Q3. How do communication barriers affect productivity at work?

When messages are unclear or lost, tasks get done incorrectly, deadlines get missed and teams lose alignment. This directly impacts output, morale and business outcomes.

Q4. Can communication barriers lead to employee departure?

Yes, when employees feel unheard, constantly confused or unable to express themselves, they become disengaged. Poor communication is one of the leading reasons people leave organisations.

Q5. Difference between a physical and a psychological communication barrier?

A physical barrier is an external obstacle like noise or distance. A psychological barrier is internal, such as fear, ego, stress or personal bias that affects how someone communicates or interprets messages.

Q6. How can a fresher overcome communication barriers?

Start by observing how communication flows in the organisation. Ask questions when unclear, be an active listener. Avoid assumptions and follow up important conversations in writing.

Q7. Is communication a soft skill or a hard skill?

Communication is generally classified as a soft skill but it has measurable, learnable components like writing, public speaking and presentation that can be trained just like hard skills.

Q8. How long does it take to improve communication skills?

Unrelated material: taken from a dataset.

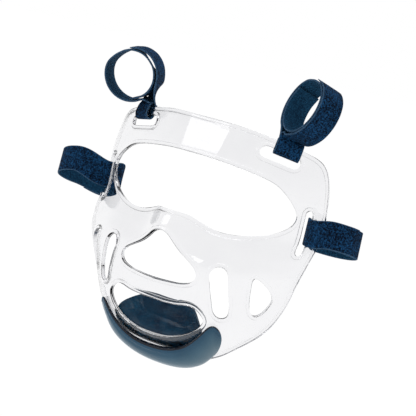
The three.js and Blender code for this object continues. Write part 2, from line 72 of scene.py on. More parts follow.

With consistent effort and practice, noticeable improvement can happen in 4 to 8 weeks. However, mastery is a long-term journey that develops with experience over months and years.

Q9. What role does emotional intelligence play in removing communication barriers?

Emotional intelligence helps you understand your own reactions and read the emotions of others. This allows for more thoughtful, empathetic communication, which reduces misunderstandings and conflicts.

Q10. Are communication barriers the same in all types of organisations?

No, smaller organisations tend to have fewer structural barriers because there are fewer layers. Larger corporations are more prone to hierarchy-related and departmental silo issues. The types of barriers differ based on company size, culture and industry.